You know the persistence of online posts—an old photo receives a comment and that image long inactive comes up to the surface again, like some flotsam pushed by errant waves. There is this case of an old photograph dated 1899, which shows five individuals—two men on either side and in the middle, three women. One woman carries a child on her hip; the two men are not wearing trousers, instead one can assume they are using a strip of cloth attached to a waistband, which is covered by a shirt that covers the thighs. One man wears a cone-shaped headgear while the other man carries it with him. On the lower right corner of the photograph were the captions: “Natives of Albay southeast Luzon.
For any student of anthropology or Philippine culture, he would immediately doubt the label. That suspicion, in fact, was what fueled the debate on the post. Some were accepting, saying how authentic the photo was because it showed how the people of Bikol peninsula looked a long time ago. There were others who doubted the label as they posited their own theory—that these persons belonged to another tribe, perhaps from the mountains but certainly not Bikolanos. There were educated guesses indicating the illustrations showing how the Bikolanos looked during the turn of that century and this photo was not one of those. Weren’t we one of the most colonized places in the country? They could not be the indigenous people of the region, the reader articulating his point that the mountain people of Bikol were Aetas, who were always perceived as similar to pygmies, and these people, the men in particular, were tall. Amusing even were those who denied the ethnicity of those persons because we were “not that backward.”
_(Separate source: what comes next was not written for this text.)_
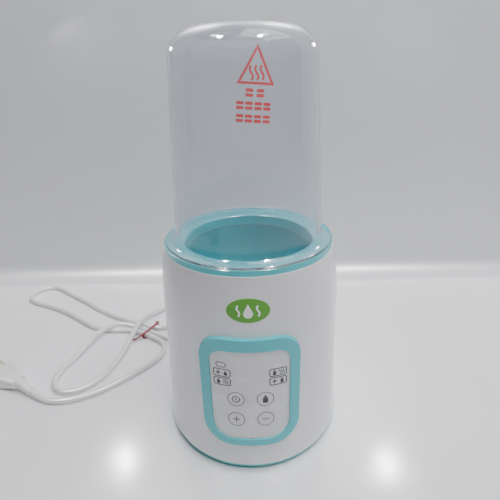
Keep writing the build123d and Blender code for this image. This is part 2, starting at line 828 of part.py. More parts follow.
with BuildPart() as cord_clamp:
    with BuildSketch(Plane.XY.offset(exit_height - 0.6)):
        with Locations((0, clamp_y)):
            Rectangle(2 * clamp_half + 8.0, 8.0)
    extrude(amount=5.6)
    with BuildSketch(Plane(origin=(0, clamp_y - 6, exit_height), x_dir=(1, 0, 0), z_dir=(0, 1, 0))):
        Circle(cord_radius + pilot_gap)
    extrude(amount=12.0, mode=Mode.SUBTRACT)
    with BuildSketch(Plane.XY.offset(exit_height - 0.7)):
        with Locations((0, clamp_y)):
            Rectangle(2 * cord_radius + 2 * pilot_gap, 9.0)
    extrude(amount=0.7, mode=Mode.SUBTRACT)
    with BuildSketch(Plane.XY.offset(exit_height - 1.0)):
        with Locations(*clamp_places):
            Circle(screw_radius + fit_gap)
    extrude(amount=8.0, mode=Mode.SUBTRACT)
keep(cord_clamp.part, "cord_clamp")
keep(screws_down(clamp_places, exit_height + 5.0 + screw_head, cover_floor_top + 2.0), "clamp_screws")

# ---- wires inside --------------------------------------------------------------------------
wire_radius = 0.9
wire_gap = 0.5


def wires(routes, name):
    with BuildPart() as bundle:
        for route in routes:
            tube, length = round_tube(route, wire_radius)
            add(tube)
    keep(bundle.part, name)


def mains_route(side):
    start_y = lead_start - wire_gap
    return [
        (side * 1.3, start_y, exit_height + 0.4),
        (side * 2.2, start_y - 4.5, exit_height + 2.2),
        (side * 4.4, start_y - 6.0, exit_height + 8.0),
        (side * 5.4, start_y - 9.0, board_top + 5.0),
        (side * 5.2, terminal_place[1] + 5.0 + wire_gap, board_top + 6.0),
    ]


def heater_route(side):
    tab_x = 27.0 + wire_gap
    return [
        (tab_x, side * 7.0, element_bottom + 2.0),
        (tab_x + 6.0, side * 7.6, element_bottom + 1.2),
        (tab_x + 9.5, side * 8.4, element_bottom - 6.0),
        (tab_x + 9.0, 4.0 + side * 6.0, 50.0),
        (tab_x + 8.2, 5.0 + side * 4.0, 36.0),
        (tab_x + 9.0, 5.0 + side * 3.0, board_top + wire_gap),
    ]


def sensor_route(side):
    x, y = sensor_place
    return [
        (x + side * 1.3, y, plate_bottom - 8.0 - wire_gap),
        (x + 1.0 + side * 1.4, y - 1.6, plate_bottom - 18.0),
        (x + 1.2 + side * 1.3, y - 1.0, 56.0),
        (x - 4.0 + side * 1.3, y + 4.0, 40.0),
        (x - 8.0 + side * 1.3, y + 4.6, board_top + wire_gap),
    ]


wires([mains_route(side) for side in (-1, 1)], "mains_wires")
wires([heater_route(side) for side in (-1, 1)], "heater_wires")
wires([sensor_route(side) for side in (-1, 1)], "sensor_wires")

ribbon_x = -8.0
ribbon_width = 12.0
ribbon_thickness = 1.2
with BuildPart() as ribbon:
    with BuildLine() as ribbon_path:
        FilletPolyline(
            (ribbon_x, board_centre_y - board_length / 2 + 4.0, board_top + wire_gap),
            (ribbon_x, board_centre_y - board_length / 2 + 2.0, board_top + 12.0),
            (ribbon_x, display_y + 10.0, board_top + 22.0),
            (ribbon_x, display_y + 7.0, panel_mid - 16.0),
            (ribbon_x, display_y + display_thickness + wire_gap, panel_mid - 14.0),
            radius=[5.0, 6.0, 1.4],
        )
    with BuildSketch(Plane(origin=ribbon_path.wire() @ 0, z_dir=ribbon_path.wire() % 0, x_dir=(1, 0, 0))):
        Rectangle(ribbon_width, ribbon_thickness)
    sweep(path=ribbon_path.wire())
keep(ribbon.part, "display_cable")

# ---- cord, tie and plug --------------------------------------------------------------------
floor_line = 3.1
tie_line = 3.7
route = [
    (0, relief_tip, exit_height),
    (0, relief_tip + 13.8, exit_height),
    (-2, relief_tip + 27.8, 9.8),
    (-9, relief_tip + 41.8, 4.6),
    (-24, relief_tip + 54.8, floor_line),
    (-45, relief_tip + 62.8, floor_line),
    (-68, relief_tip + 65.8, floor_line),
    (-92, 169, floor_line),
    (-113, 160, floor_line),
    (-127.5, 147, 3.6),
    (-138.5, 123.5, 10.8),
    (-142.5, 96.5, 10.8),
    (-145.5, 70, 3.5),
    (-149, 48, floor_line),
    (-154.5, 29, floor_line),
    (-163, 15.5, floor_line),
    (-175, 6.5, floor_line),
    (-189.5, 5, floor_line),
    (-201, 13, floor_line),
    (-205, 27, floor_line),
    (-202.5, 44, floor_line),
    (-196, 62, 3.6),
    (-189.5, 81, 9.0),
    (-182, 97.5, 10.2),
    (-172.5, 110.5, 10.0),
    (-159.5, 115.8, 6.0),
    (-146.5, 113, 3.9),
    (-133.5, 107, tie_line),
    (-113.5, 96.2, tie_line),
    (-95.5, 86, 3.3),
    (-82.5, 83.5, floor_line),
    (-71, 89, floor_line),
    (-64.5, 100.5, floor_line),
    (-65, 113.5, floor_line),
    (-73, 124, floor_line),
    (-85.5, 127.5, floor_line),
    (-98, 123, 3.2),
    (-106, 113.5, 3.4),
    (-118, 110, tie_line),
    (-132, 113.7, tie_line),
    (-152, 124, 3.4),
    (-170, 132, floor_line),
    (-188, 142, floor_line),
    (-211, 157.5, floor_line),
    (-236, 177.5, floor_line),
    (-262, 195, floor_line),
    (-284, 212, floor_line),
    (-297.5, 218.5, floor_line),
    (-311, 217, floor_line),
    (-320.5, 207.5, floor_line),
    (-322.5, 194.5, floor_line),
    (-316.5, 182.5, floor_line),
    (-303, 174, floor_line),
    (-281, 166, floor_line),
    (-256, 153, floor_line),
    (-231, 137.5, floor_line),
    (-207, 118.5, floor_line),
    (-191, 110.6, floor_line),
    (-175, 107.3, floor_line),
    (-158, 107.5, 3.2),
    (-141, 103.2, tie_line),
    (-121.5, 92.8, tie_line),
    (-109.5, 85.5, 3.4),
    (-101.5, 75, floor_line),
    (-101, 62, floor_line),
    (-107.5, 50, floor_line),
    (-118, 37.5, floor_line),
    (-132.5, 22.5, floor_line),
    (-148.5, 8.5, floor_line),
    (-166, -1.5, floor_line),
    (-184.5, -6.5, floor_line),
    (-203, -5, 3.3),
    (-218, 4, 5.2),
]
power_cord, cord_length = round_tube(route, cord_radius)
keep(power_cord, "power_cord")
cord_radii = corner_radii(route)
print("cord length", round(cord_length, 1), "mm, radii", [round(radius) for radius in cord_radii])
print("cord volume over section times length", round(power_cord.volume / (pi * cord_radius**2 * cord_length), 4))

plug_tail = Vector(*route[-1])
plug_line = (plug_tail - Vector(*route[-2])).normalized()
plug_flat = Vector(plug_line.X, plug_line.Y, 0).normalized()
plug_across = Vector(-plug_flat.Y, plug_flat.X, 0)
plug_axis = 7.6
sleeve_length = 20.0
body_length = 32.0
tail_plane = Plane(origin=plug_tail, x_dir=plug_across, z_dir=plug_line)
neck = plug_tail + plug_flat * sleeve_length
neck_plane = Plane(origin=(neck.X, neck.Y, plug_axis), x_dir=plug_across, z_dir=plug_flat)
blade_length = 17.0
blade_width = 6.3
blade_thickness = 1.5
blade_pitch = 12.7

with BuildPart() as plug:
    with BuildSketch(tail_plane):
        Circle(cord_radius + 0.8)
    with BuildSketch(neck_plane):
        Circle(5.0)
    loft()
    with BuildSketch(neck_plane):
        RectangleRounded(14.0, 10.0, 4.5)
    with BuildSketch(neck_plane.offset(body_length * 0.45)):
        RectangleRounded(24.0, 14.6, 5.0)
    with BuildSketch(neck_plane.offset(body_length)):
        RectangleRounded(25.0, 14.8, 4.0)
    loft(ruled=True)
    with BuildSketch(neck_plane.offset(body_length)):
        with Locations((-blade_pitch / 2, 0), (blade_pitch / 2, 0)):
            Rectangle(blade_thickness, blade_width)
    extrude(amount=-8.0, mode=Mode.SUBTRACT)
keep(plug.part, "plug_body")

with BuildPart() as blades:
    with BuildSketch(neck_plane.offset(body_length - 8.0)):
        with Locations((-blade_pitch / 2, 0), (blade_pitch / 2, 0)):
            Rectangle(blade_thickness, blade_width)
    extrude(amount=8.0 + blade_length)
    with BuildSketch(Plane(origin=neck_plane.origin, x_dir=plug_flat, z_dir=plug_across).offset(-20.0)):
        with Locations((body_length + blade_length - 3.5, 0)):
            Circle(1.6)
    extrude(amount=40.0, mode=Mode.SUBTRACT)
keep(blades.part, "plug_blades")

tie_centre = Vector(-125.6, 103.0, 0)
tie_along = Vector(0.88, -0.475, 0).normalized()
tie_across = Vector(-tie_along.Y, tie_along.X, 0)
tie_far = 13.6
tie_near = 12.2
tie_thickness = 0.7
tie_width = 3.2
tie_plane = Plane(origin=tie_centre - tie_along * (tie_width / 2), x_dir=tie_across, z_dir=tie_along)
tie_inside_low = tie_line - cord_radius - 0.1
tie_inside_high = tie_line + cord_radius + 0.25
with BuildPart() as tie:
    with BuildSketch(tie_plane):
        with Locations(((tie_far - tie_near) / 2, (tie_inside_low + tie_inside_high) / 2)):
            RectangleRounded(
                tie_far + tie_near + 2 * tie_thickness,
                tie_inside_high - tie_inside_low + 2 * tie_thickness,
                3.4,
            )
            RectangleRounded(tie_far + tie_near, tie_inside_high - tie_inside_low, 2.7, mode=Mode.SUBTRACT)
    extrude(amount=tie_width)
keep(tie.part, "cord_tie")
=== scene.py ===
import json
import math

import bpy
from mathutils import Matrix, Vector
from mathutils.bvhtree import BVHTree

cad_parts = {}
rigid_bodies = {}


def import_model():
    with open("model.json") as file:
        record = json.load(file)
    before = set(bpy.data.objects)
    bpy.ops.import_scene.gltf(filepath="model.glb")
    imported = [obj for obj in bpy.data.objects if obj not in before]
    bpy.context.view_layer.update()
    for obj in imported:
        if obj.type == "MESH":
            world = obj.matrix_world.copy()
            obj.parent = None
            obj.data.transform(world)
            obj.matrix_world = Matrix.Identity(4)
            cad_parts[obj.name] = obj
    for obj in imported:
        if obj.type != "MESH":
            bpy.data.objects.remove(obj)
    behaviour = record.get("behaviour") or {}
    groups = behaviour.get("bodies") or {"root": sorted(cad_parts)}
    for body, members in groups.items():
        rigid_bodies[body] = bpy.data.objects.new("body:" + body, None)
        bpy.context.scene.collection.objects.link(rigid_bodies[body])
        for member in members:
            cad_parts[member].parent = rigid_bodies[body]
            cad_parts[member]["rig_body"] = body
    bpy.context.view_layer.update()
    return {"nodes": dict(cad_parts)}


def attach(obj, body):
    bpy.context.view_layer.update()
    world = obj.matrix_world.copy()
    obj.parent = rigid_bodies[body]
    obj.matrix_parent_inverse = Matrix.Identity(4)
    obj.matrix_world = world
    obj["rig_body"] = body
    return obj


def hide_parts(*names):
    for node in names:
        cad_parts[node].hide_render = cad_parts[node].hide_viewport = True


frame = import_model()
nodes = frame["nodes"]
scene = bpy.context.scene
MM = 0.001

# ---- camera --------------------------------------------------------------------------------
heading = -0.020066
tilt = 0.41485
roll = -0.027741
camera_place = Vector((6.49, -275.37, 276.21))
focal_length = 27.0
sensor_width = 36.0
level = Vector((math.cos(heading), -math.sin(heading), 0))
ahead = Vector((math.sin(heading), math.cos(heading), 0))
look = Vector((ahead.x * math.cos(tilt), ahead.y * math.cos(tilt), -math.sin(tilt)))
rise = level.cross(look)
right = level * math.cos(roll) + rise * math.sin(roll)
up = rise * math.cos(roll) - level * math.sin(roll)
camera_data = bpy.data.cameras.new("camera")
camera_data.lens = focal_length
camera_data.sensor_width = sensor_width
camera_data.clip_start = 0.01
camera_data.clip_end = 50.0
camera = bpy.data.objects.new("camera", camera_data)
scene.collection.objects.link(camera)
facing = Matrix((right, up, -look)).transposed().to_4x4()
camera.matrix_world = Matrix.Translation(camera_place * MM) @ facing
scene.camera = camera

# ---- cord ----------------------------------------------------------------------------------
cord_diameter = 5.8
cord_bevel_steps = 8
cord_curve_steps = 10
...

The attention given to that single photograph went from strong to focused to intense: online readers were interested in identities more so if they come in the form of a photograph that cannot be ignored. Or because the proof was ancient—1899.
Caught in the issues brought about by that photograph, I opted to do a bit of online research. I posted these two words: “1899 + Albay natives.” The result came quickly. I wrote about it in this column, Annotations, titled “Memories of Identities, on April 16, 2021. Let me quote my own report: “The photo came from the vast and amazing collection of photographs of John Tewell. In his curating of the photos, he would always warn about how dates and identifications are never conclusive. Indeed science—anthropology, archival research, and cultural studies—is never about certainty but about the discipline of critical questioning.”
Further research disclosed that this photo of “Albay natives” had additional comments that did not appear anymore on the post.
I checked the same photo and below it was the comment, which countered the label of “Albay natives,” referring to them as “Tingguian mountain men.” I went deeper and searched for Fay-Cooper Cole, one of the early experts on this group. His book is available under Project Gutenberg: The Tingguian. Social, Religious and Economic Life of a Philippine Tribe. There was another discovery: Tingguian is an exonym, a name given by an outsider; these people called themselves Itneg and they occupied what is now the present-day Abra.
Why the brouhaha, if you may allow me this truly pedestrian term?
The photo should have been classified as an artifact of culture, one that belonged to a specific point in history. The Tinguians cannot live forever, in a sense, for us lowlanders. They died with the old narratives. If they still live, they have become part of a new population or, more problematically, “race.” Or they are in a book, print, or painting. As an imaginary.
The problematic point about the photo is labeling them as Bikol natives. Even if the document is clearly dated to the 19th century, the critic/regionalist/nationalist resists being in a group whose identity is pre-modern. Those who praise the material for providing a glimpse of the true Bikolano romanticizes identity as always marked by ancientness or brooding in primitivism.
The photo may have surfaced again but it is dead. Nothing about identity can be summoned when readers debate about these people’s origin. No nation as a concept or an active frame for self or family can be incurred in our conflict of opinions or misunderstanding of the images.
Can we ever have a nation by appraising individuals like the Itneg and relating to them? The words of Benedict Anderson, oftentimes bandied around for their attractiveness, can be useful here with this photo when he defined a nation as “an imagined political community—and imagined as both inherently limited and sovereign.” He articulates the idea further: “It is imagined because the members of even the smallest nation will never know most of their fellow-members, meet them, or even hear of them, yet in the minds of each lives the image of their communion.”
The photo, the error in naming notwithstanding, fails to account us either as kin or as being present in the thread of history, which the Itneg obviously is a part of, and which we also assert we are a significant element in. They will not see us and we do not see them anymore, believing that they are long gone, and no imagination shall connect us with each other. Except online, in a debate of phantasms and superiority through histories.